### WHAT IS NEEDED:
Without omitting anything, return the records precisely as given.

### INPUT MATERIAL:
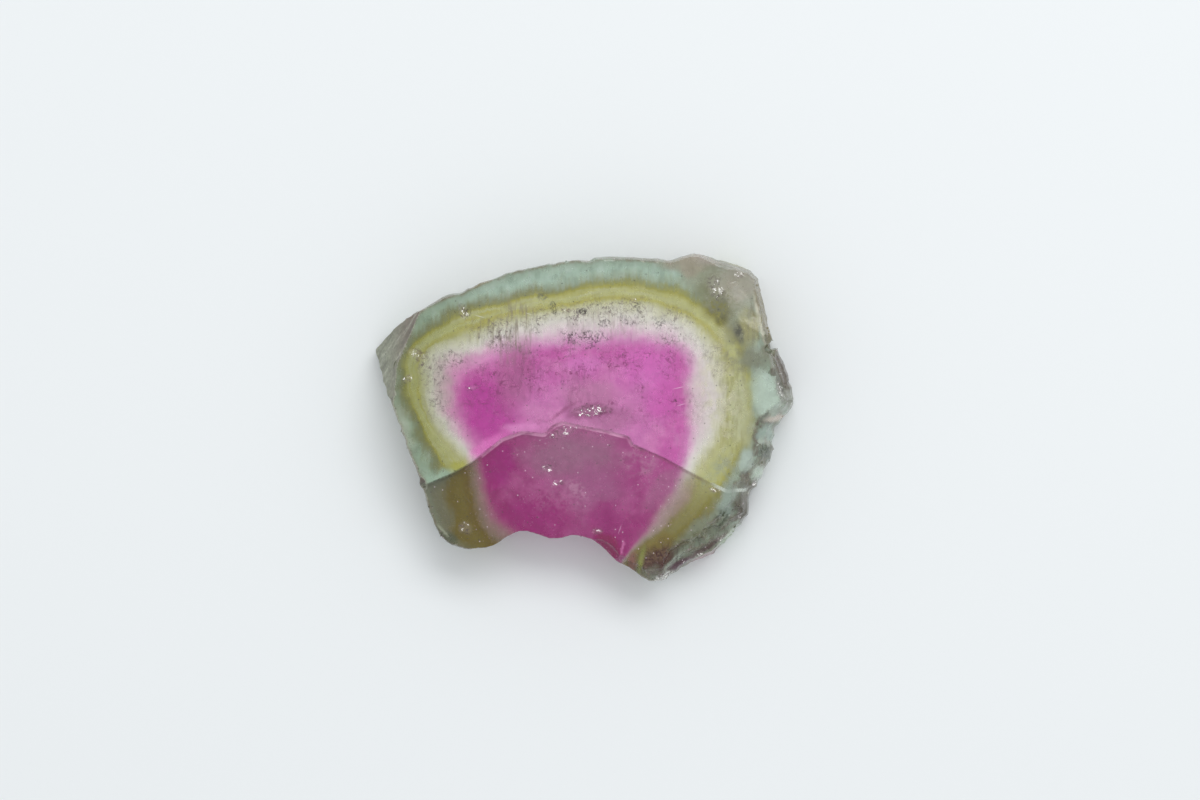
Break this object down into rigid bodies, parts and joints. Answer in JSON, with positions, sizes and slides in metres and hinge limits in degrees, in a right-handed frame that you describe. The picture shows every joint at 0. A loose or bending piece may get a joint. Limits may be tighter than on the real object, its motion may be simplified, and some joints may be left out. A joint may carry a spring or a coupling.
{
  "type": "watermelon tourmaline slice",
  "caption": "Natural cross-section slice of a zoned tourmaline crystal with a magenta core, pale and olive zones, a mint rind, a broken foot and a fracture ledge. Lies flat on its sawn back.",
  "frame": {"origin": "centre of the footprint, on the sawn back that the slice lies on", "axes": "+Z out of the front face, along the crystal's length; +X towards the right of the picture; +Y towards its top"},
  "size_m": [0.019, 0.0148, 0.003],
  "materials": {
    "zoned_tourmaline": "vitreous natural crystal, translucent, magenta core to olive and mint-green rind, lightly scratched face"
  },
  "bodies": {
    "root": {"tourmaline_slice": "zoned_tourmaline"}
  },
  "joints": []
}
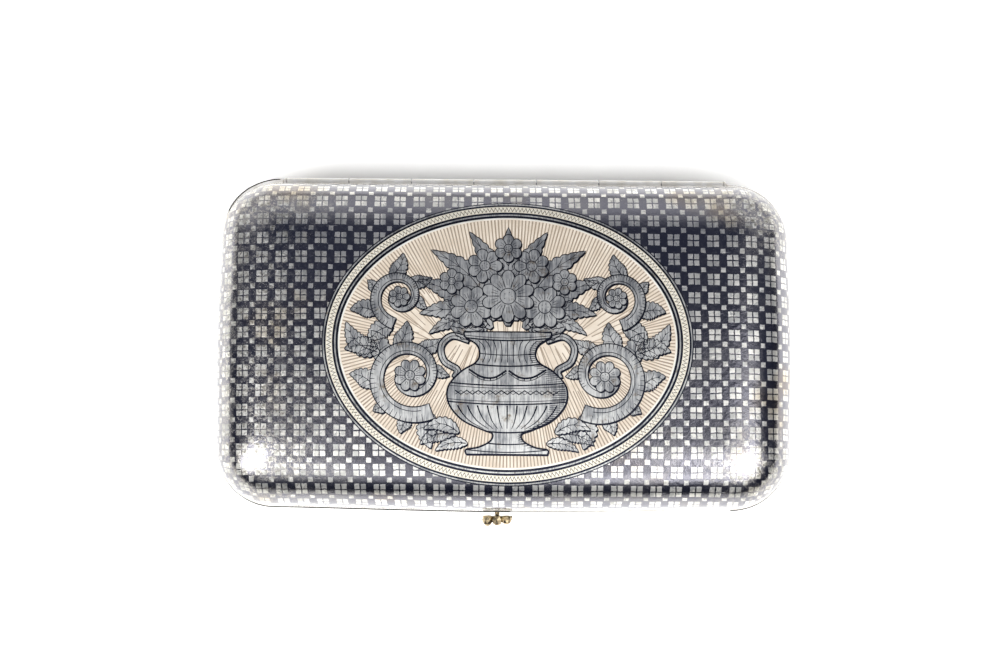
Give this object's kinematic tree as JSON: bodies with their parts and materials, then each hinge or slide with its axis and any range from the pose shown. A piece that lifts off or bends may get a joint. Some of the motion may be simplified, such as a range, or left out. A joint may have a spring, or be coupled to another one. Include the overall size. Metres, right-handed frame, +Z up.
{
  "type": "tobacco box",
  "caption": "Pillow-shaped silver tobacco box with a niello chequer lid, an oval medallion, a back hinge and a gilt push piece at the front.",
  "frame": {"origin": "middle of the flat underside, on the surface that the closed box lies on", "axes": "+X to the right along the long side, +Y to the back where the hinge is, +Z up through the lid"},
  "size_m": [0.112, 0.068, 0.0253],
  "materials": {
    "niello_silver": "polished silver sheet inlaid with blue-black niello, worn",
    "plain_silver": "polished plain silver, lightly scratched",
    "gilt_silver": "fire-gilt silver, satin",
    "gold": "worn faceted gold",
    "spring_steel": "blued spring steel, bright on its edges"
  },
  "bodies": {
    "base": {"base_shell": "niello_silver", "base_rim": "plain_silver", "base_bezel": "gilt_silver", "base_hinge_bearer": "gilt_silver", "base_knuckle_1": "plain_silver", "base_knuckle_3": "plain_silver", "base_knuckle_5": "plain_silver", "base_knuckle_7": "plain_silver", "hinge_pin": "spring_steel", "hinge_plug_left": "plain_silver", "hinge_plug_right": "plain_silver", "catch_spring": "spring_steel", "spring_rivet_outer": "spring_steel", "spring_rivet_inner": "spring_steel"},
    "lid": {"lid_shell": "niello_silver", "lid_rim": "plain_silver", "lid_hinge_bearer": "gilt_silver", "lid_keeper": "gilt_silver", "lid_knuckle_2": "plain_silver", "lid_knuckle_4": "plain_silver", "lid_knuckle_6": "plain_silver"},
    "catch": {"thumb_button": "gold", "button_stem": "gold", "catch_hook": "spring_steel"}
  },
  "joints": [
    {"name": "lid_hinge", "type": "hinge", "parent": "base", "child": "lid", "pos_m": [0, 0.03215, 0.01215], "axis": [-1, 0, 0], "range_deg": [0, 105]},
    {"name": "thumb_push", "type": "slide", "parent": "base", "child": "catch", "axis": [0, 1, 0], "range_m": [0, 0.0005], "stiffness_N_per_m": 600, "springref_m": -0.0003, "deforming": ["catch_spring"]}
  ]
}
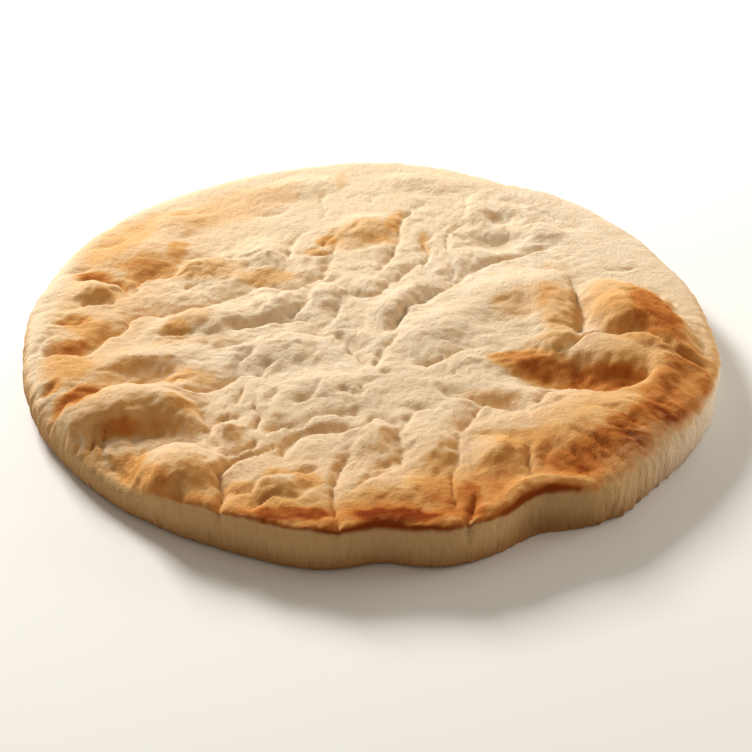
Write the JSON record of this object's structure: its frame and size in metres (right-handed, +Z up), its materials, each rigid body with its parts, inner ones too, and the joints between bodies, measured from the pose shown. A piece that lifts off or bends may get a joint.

### CORRECT RESULT:
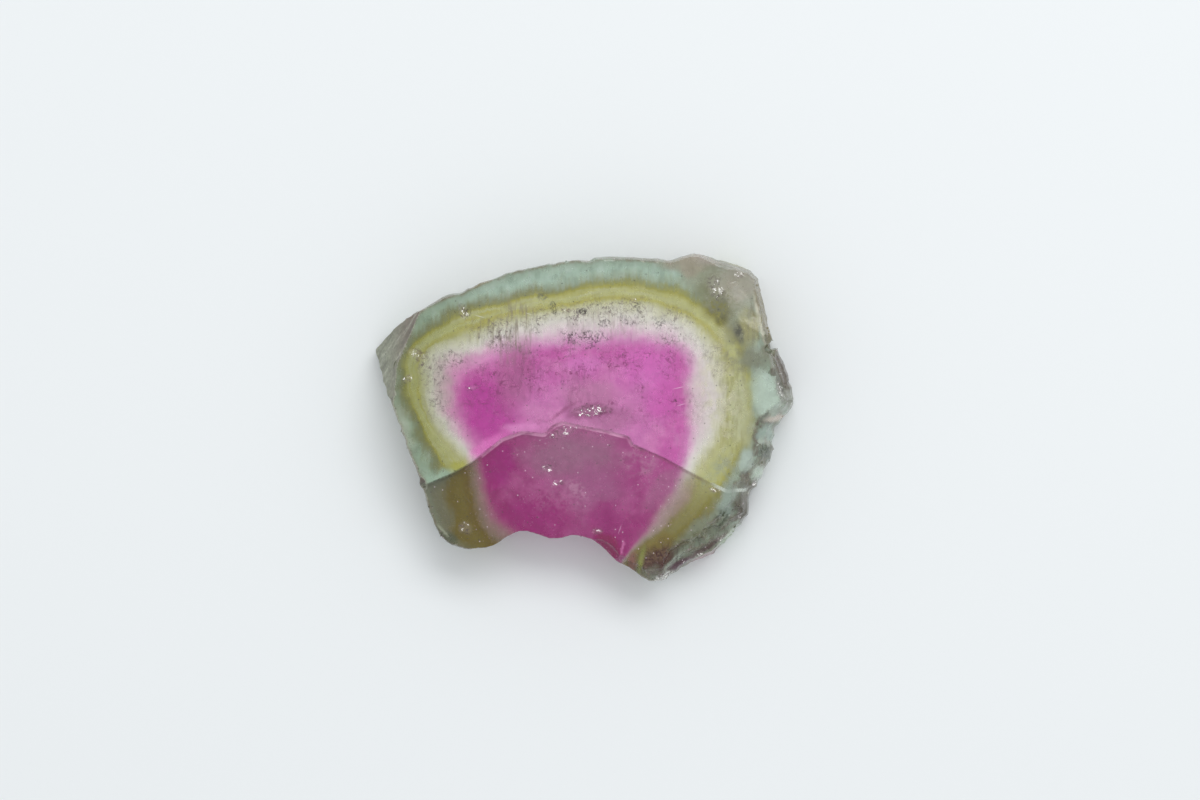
Break this object down into rigid bodies, parts and joints. Answer in JSON, with positions, sizes and slides in metres and hinge limits in degrees, in a right-handed frame that you describe. The picture shows every joint at 0. A loose or bending piece may get a joint. Limits may be tighter than on the real object, its motion may be simplified, and some joints may be left out. A joint may carry a spring or a coupling.
{
  "type": "watermelon tourmaline slice",
  "caption": "Natural cross-section slice of a zoned tourmaline crystal with a magenta core, pale and olive zones, a mint rind, a broken foot and a fracture ledge. Lies flat on its sawn back.",
  "frame": {"origin": "centre of the footprint, on the sawn back that the slice lies on", "axes": "+Z out of the front face, along the crystal's length; +X towards the right of the picture; +Y towards its top"},
  "size_m": [0.019, 0.0148, 0.003],
  "materials": {
    "zoned_tourmaline": "vitreous natural crystal, translucent, magenta core to olive and mint-green rind, lightly scratched face"
  },
  "bodies": {
    "root": {"tourmaline_slice": "zoned_tourmaline"}
  },
  "joints": []
}
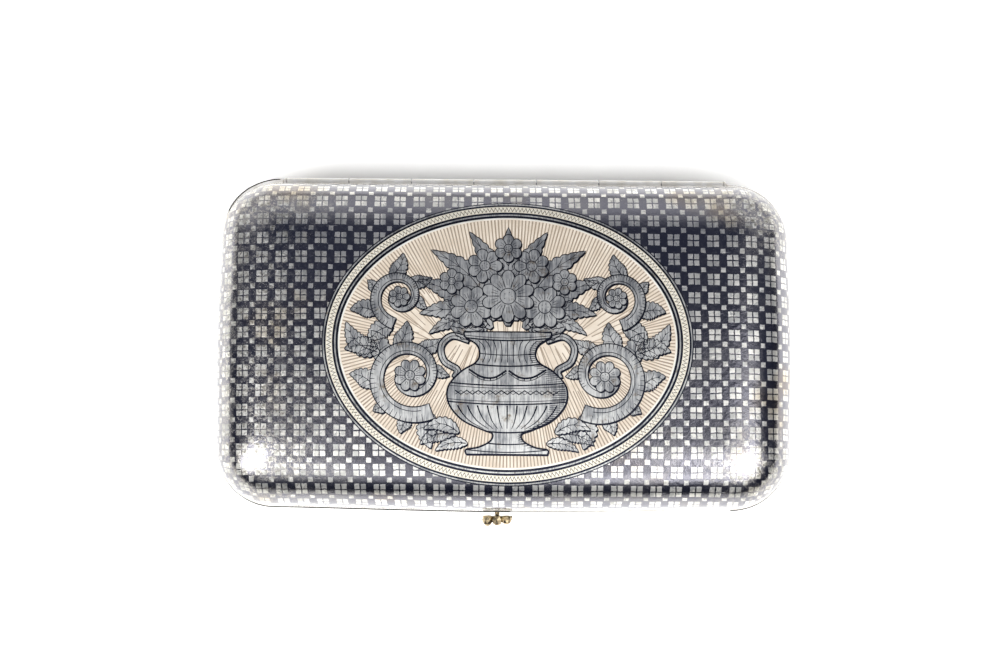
Give this object's kinematic tree as JSON: bodies with their parts and materials, then each hinge or slide with its axis and any range from the pose shown. A piece that lifts off or bends may get a joint. Some of the motion may be simplified, such as a range, or left out. A joint may have a spring, or be coupled to another one. Include the overall size. Metres, right-handed frame, +Z up.
{
  "type": "tobacco box",
  "caption": "Pillow-shaped silver tobacco box with a niello chequer lid, an oval medallion, a back hinge and a gilt push piece at the front.",
  "frame": {"origin": "middle of the flat underside, on the surface that the closed box lies on", "axes": "+X to the right along the long side, +Y to the back where the hinge is, +Z up through the lid"},
  "size_m": [0.112, 0.068, 0.0253],
  "materials": {
    "niello_silver": "polished silver sheet inlaid with blue-black niello, worn",
    "plain_silver": "polished plain silver, lightly scratched",
    "gilt_silver": "fire-gilt silver, satin",
    "gold": "worn faceted gold",
    "spring_steel": "blued spring steel, bright on its edges"
  },
  "bodies": {
    "base": {"base_shell": "niello_silver", "base_rim": "plain_silver", "base_bezel": "gilt_silver", "base_hinge_bearer": "gilt_silver", "base_knuckle_1": "plain_silver", "base_knuckle_3": "plain_silver", "base_knuckle_5": "plain_silver", "base_knuckle_7": "plain_silver", "hinge_pin": "spring_steel", "hinge_plug_left": "plain_silver", "hinge_plug_right": "plain_silver", "catch_spring": "spring_steel", "spring_rivet_outer": "spring_steel", "spring_rivet_inner": "spring_steel"},
    "lid": {"lid_shell": "niello_silver", "lid_rim": "plain_silver", "lid_hinge_bearer": "gilt_silver", "lid_keeper": "gilt_silver", "lid_knuckle_2": "plain_silver", "lid_knuckle_4": "plain_silver", "lid_knuckle_6": "plain_silver"},
    "catch": {"thumb_button": "gold", "button_stem": "gold", "catch_hook": "spring_steel"}
  },
  "joints": [
    {"name": "lid_hinge", "type": "hinge", "parent": "base", "child": "lid", "pos_m": [0, 0.03215, 0.01215], "axis": [-1, 0, 0], "range_deg": [0, 105]},
    {"name": "thumb_push", "type": "slide", "parent": "base", "child": "catch", "axis": [0, 1, 0], "range_m": [0, 0.0005], "stiffness_N_per_m": 600, "springref_m": -0.0003, "deforming": ["catch_spring"]}
  ]
}
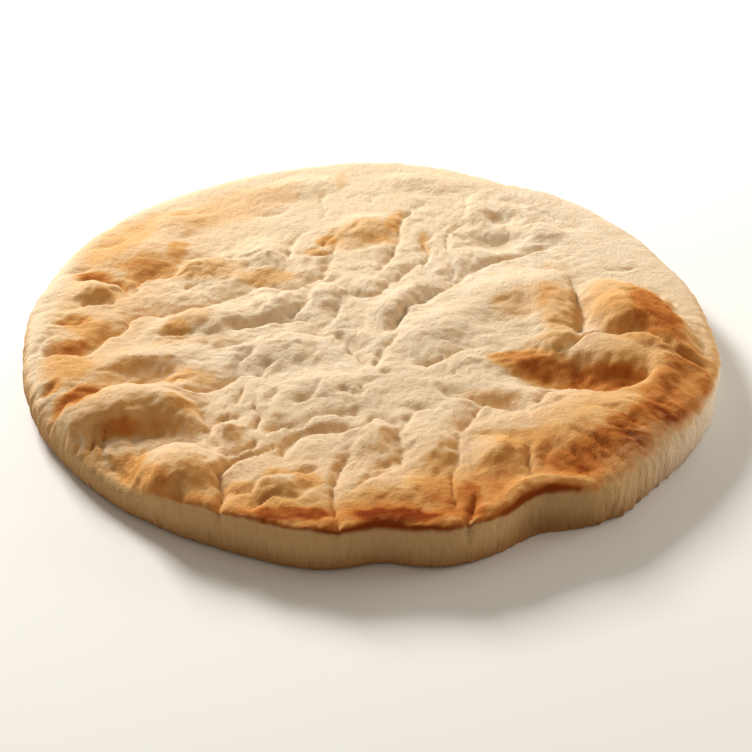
Write the JSON record of this object's structure: its frame and size in metres (right-handed, +Z up), its materials, each rigid body with its parts, inner ones too, and the joints between bodies, measured from the pose shown. A piece that lifts off or bends may get a joint.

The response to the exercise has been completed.